**WHAT IS REQUIRED**: Reproduce the data in its entirety, exactly as supplied.

--- BEGIN DATA TO PROCESS ---

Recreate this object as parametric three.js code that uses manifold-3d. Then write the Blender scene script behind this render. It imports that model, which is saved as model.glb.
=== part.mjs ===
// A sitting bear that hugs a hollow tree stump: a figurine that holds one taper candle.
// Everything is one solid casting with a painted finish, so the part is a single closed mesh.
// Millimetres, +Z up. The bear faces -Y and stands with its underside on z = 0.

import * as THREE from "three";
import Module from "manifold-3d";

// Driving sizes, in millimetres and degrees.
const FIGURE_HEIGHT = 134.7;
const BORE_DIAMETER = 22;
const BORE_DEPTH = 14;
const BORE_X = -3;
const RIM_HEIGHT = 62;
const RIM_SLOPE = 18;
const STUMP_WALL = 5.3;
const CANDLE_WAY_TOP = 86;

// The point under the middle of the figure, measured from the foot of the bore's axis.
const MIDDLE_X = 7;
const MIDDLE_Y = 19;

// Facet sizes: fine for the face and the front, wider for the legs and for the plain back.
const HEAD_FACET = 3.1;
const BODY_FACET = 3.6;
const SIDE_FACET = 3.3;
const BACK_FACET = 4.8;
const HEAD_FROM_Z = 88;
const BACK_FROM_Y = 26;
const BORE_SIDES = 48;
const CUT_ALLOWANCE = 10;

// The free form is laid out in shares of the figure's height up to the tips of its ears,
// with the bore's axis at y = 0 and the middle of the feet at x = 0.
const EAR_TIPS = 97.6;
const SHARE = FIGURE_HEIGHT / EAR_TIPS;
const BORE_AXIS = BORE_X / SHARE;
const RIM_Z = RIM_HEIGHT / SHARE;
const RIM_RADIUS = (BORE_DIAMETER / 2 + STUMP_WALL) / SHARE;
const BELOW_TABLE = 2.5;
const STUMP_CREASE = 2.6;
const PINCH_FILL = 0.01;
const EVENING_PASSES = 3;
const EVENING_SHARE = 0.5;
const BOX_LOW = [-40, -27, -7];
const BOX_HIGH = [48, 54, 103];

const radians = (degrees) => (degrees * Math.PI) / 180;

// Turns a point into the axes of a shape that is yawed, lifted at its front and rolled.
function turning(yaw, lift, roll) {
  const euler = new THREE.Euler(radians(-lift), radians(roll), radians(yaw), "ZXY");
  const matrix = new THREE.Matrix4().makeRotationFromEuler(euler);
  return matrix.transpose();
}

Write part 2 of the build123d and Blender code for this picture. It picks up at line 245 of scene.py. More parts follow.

--- END DATA TO PROCESS ---

**EXERCISE ANSWER**:
Recreate this object as parametric three.js code that uses manifold-3d. Then write the Blender scene script behind this render. It imports that model, which is saved as model.glb.
=== part.mjs ===
// A sitting bear that hugs a hollow tree stump: a figurine that holds one taper candle.
// Everything is one solid casting with a painted finish, so the part is a single closed mesh.
// Millimetres, +Z up. The bear faces -Y and stands with its underside on z = 0.

import * as THREE from "three";
import Module from "manifold-3d";

// Driving sizes, in millimetres and degrees.
const FIGURE_HEIGHT = 134.7;
const BORE_DIAMETER = 22;
const BORE_DEPTH = 14;
const BORE_X = -3;
const RIM_HEIGHT = 62;
const RIM_SLOPE = 18;
const STUMP_WALL = 5.3;
const CANDLE_WAY_TOP = 86;

// The point under the middle of the figure, measured from the foot of the bore's axis.
const MIDDLE_X = 7;
const MIDDLE_Y = 19;

// Facet sizes: fine for the face and the front, wider for the legs and for the plain back.
const HEAD_FACET = 3.1;
const BODY_FACET = 3.6;
const SIDE_FACET = 3.3;
const BACK_FACET = 4.8;
const HEAD_FROM_Z = 88;
const BACK_FROM_Y = 26;
const BORE_SIDES = 48;
const CUT_ALLOWANCE = 10;

// The free form is laid out in shares of the figure's height up to the tips of its ears,
// with the bore's axis at y = 0 and the middle of the feet at x = 0.
const EAR_TIPS = 97.6;
const SHARE = FIGURE_HEIGHT / EAR_TIPS;
const BORE_AXIS = BORE_X / SHARE;
const RIM_Z = RIM_HEIGHT / SHARE;
const RIM_RADIUS = (BORE_DIAMETER / 2 + STUMP_WALL) / SHARE;
const BELOW_TABLE = 2.5;
const STUMP_CREASE = 2.6;
const PINCH_FILL = 0.01;
const EVENING_PASSES = 3;
const EVENING_SHARE = 0.5;
const BOX_LOW = [-40, -27, -7];
const BOX_HIGH = [48, 54, 103];

const radians = (degrees) => (degrees * Math.PI) / 180;

// Turns a point into the axes of a shape that is yawed, lifted at its front and rolled.
function turning(yaw, lift, roll) {
  const euler = new THREE.Euler(radians(-lift), radians(roll), radians(yaw), "ZXY");
  const matrix = new THREE.Matrix4().makeRotationFromEuler(euler);
  return matrix.transpose();
}

Write part 2 of the build123d and Blender code for this picture. It picks up at line 245 of scene.py. More parts follow.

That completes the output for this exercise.